我が家の祖父は昨年秋に運転免許を返納した。
返納して、「はい、良かったね」とはならなかった。そんな話。

我が家の祖父は数年前に心筋梗塞を起こして入院した。あの年末はドタバタしたし、今でも思い出す。

祖父は旅行が好きで車で祖母や私を連れてよく安曇野とか山の方に連れてってくれた。彼にとって車は多分人生における大きな趣味だったと私は思う。私は生粋のおじいちゃんおばあちゃんっ子だったので、祖父の車には大変お世話になった。

そんな祖父から私たち家族は『車の運転免許』を奪い取る、返納させることにした。
理由は2つほど。
病気と年齢、事故のふたつ。

まずは病気と年齢。
心筋梗塞を起こして入院、手術、入院を繰り返した。そして、手放せなくなった薬たち。いつ発作が起こるか分からない。もし、運転中に発作が起きたら?と考えたら怖かった。
それに加えて年齢。いつの間にか後期高齢者を超えていた。祖父本人の認知機能が低下してきていたから。これは本人も「俺はもうテストには受からん…」と零していた。

次は事故。高齢者がアクセルとブレーキの踏み間違えで人を死なせてしまった、傷つけてしまったというニュースが多かった時だった。事故を起こしたら取り返しがつかないから。それが理由だった。

これだけなら、祖父本人が返すって言ってるならとっとと返せばいいじゃないかと思う。それが出来なかった。車の免許を持たない祖母の存在があった。 
 
祖母は車の運転免許も持っていないため、買い物や職場への送迎を祖父の車の運転に頼っていた。地元は車が移動手段の第1選択になる地域だった。
祖母は最後の最後まで祖父の免許返納に反対し、今も「あの時返して無ければ色々と出かけられるのに」とこぼしている。
そして、祖母がよく言っていたのは「近所の○○さんは90歳でも車乗ってるのになぜうちはやめるのか」ということだった。
祖父は大きな事故を起こしたことはないし、近所だけなら大丈夫だと思っているのかもしれない。
でも、1回人を傷つけてしまえば近所だろうが遠くだろうが関係ないことを根気強く繰り返すことしか出来なかった。

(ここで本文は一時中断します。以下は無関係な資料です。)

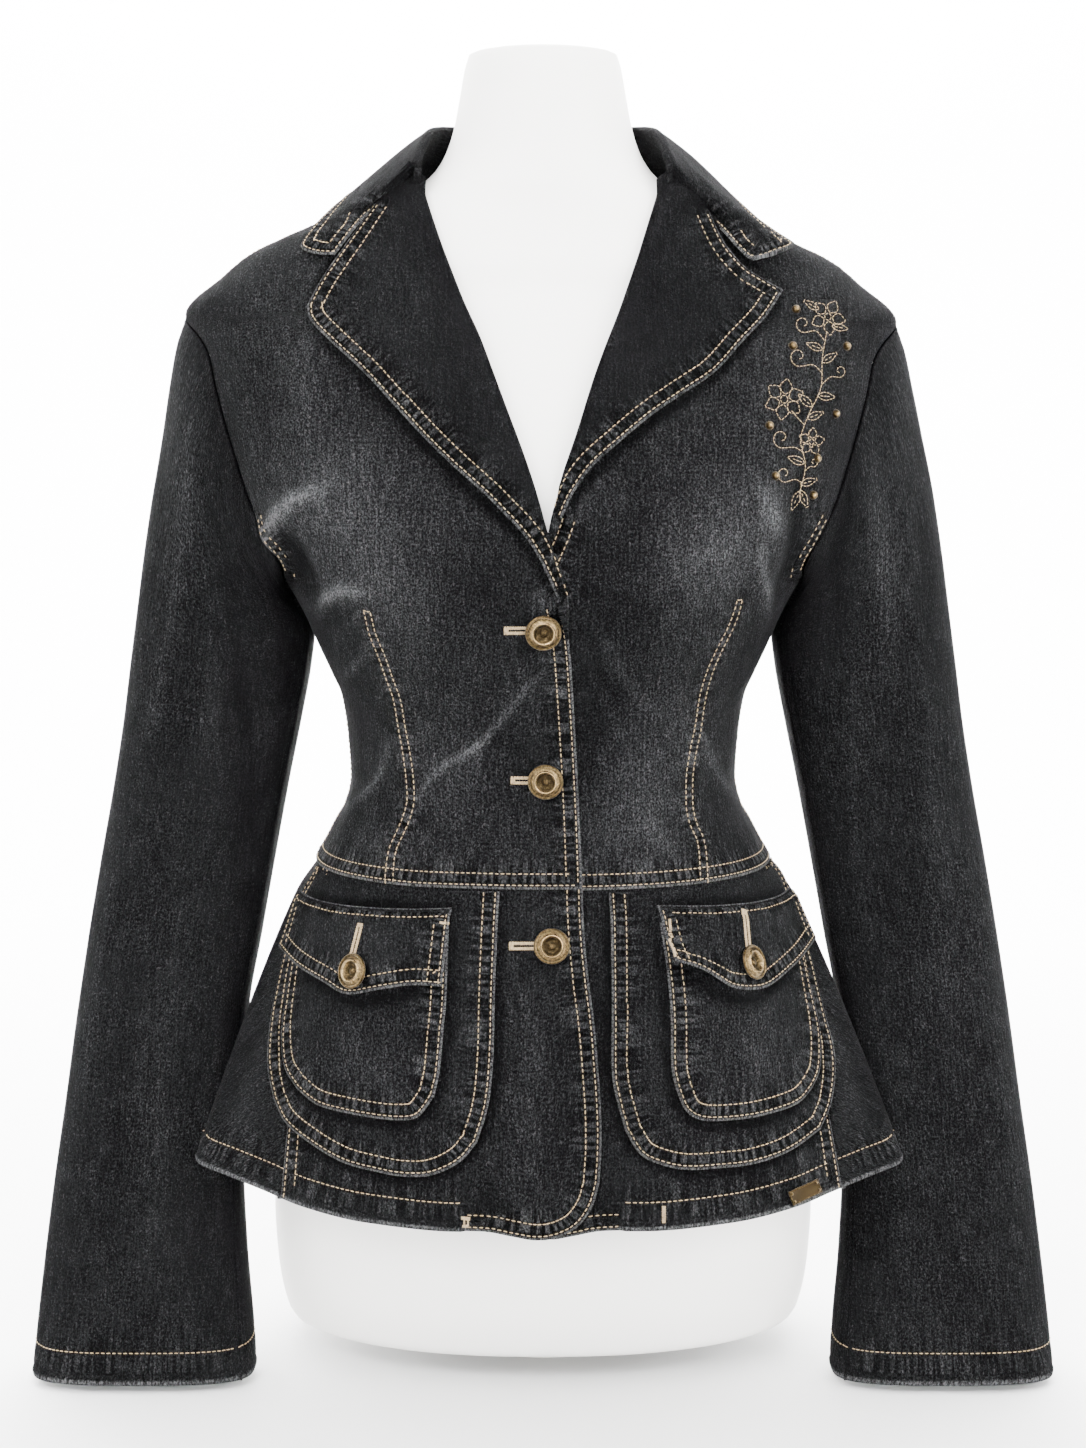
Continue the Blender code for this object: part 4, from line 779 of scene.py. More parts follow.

ここら辺が我が家の良くなかった部分だと私は思う。祖父が車を辞めるということは誰かが祖母の足にならなければならない。それができるのは私か母の2択だった。父は仕事で居ないため、除外。

この段階で私はそのうち実家を出ることが決まっていたので、母が祖母の足になることが確定していた。これまで母は祖母と出かけることは滅多になかったし、自分のタイミングで買い物に行っていたなんてことは我が家ではよくある話だった。
母は今も、祖母の買い物に付き合ったり、雨の日の職場への送迎を行ってくれている。

そして、返納後。私は祖父にmanacaを渡した。使う練習もした。電車やバスに乗れば病院や市街地に出ることができるから。祖母も一緒にmanacaを使い電車で市街地へ出かけることもある。
これまで車中心の生活を送ってきた祖父にとって電車というものはまた違った景色を運んできてくれるのだろう。以前、祖父と電車に乗った際は楽しそうに昔の話を聞かせてくれた。勉強になった。

免許返納を目の前にして学んだこと
・本人の意思を尊重すること
…やめるという選択を受け止めること。これは家族内では時間がかかった。
・免許返納後の生活をイメージしておく
…manaca購入や実際に使う公共交通機関に一緒に乗って出かけることや車での送迎が必要な時に頼みやすい雰囲気を作っておくことが必要。
・免許返納する本人以外のことも頭に入れる
…本人以外で困り事が発生しそうなら早めに手を考えること。これは今も頭が痛い。

我が家の家庭環境もまあそれなりにややこしいので結構頭を捻りながら免許返納と向き合った気がする。個人的には免許返納を躊躇うのも少し分かる気がした。きっとこれからも免許返納問題はどこかで向き合わなきゃ行けないものだと思うので、ここに書き残しておく。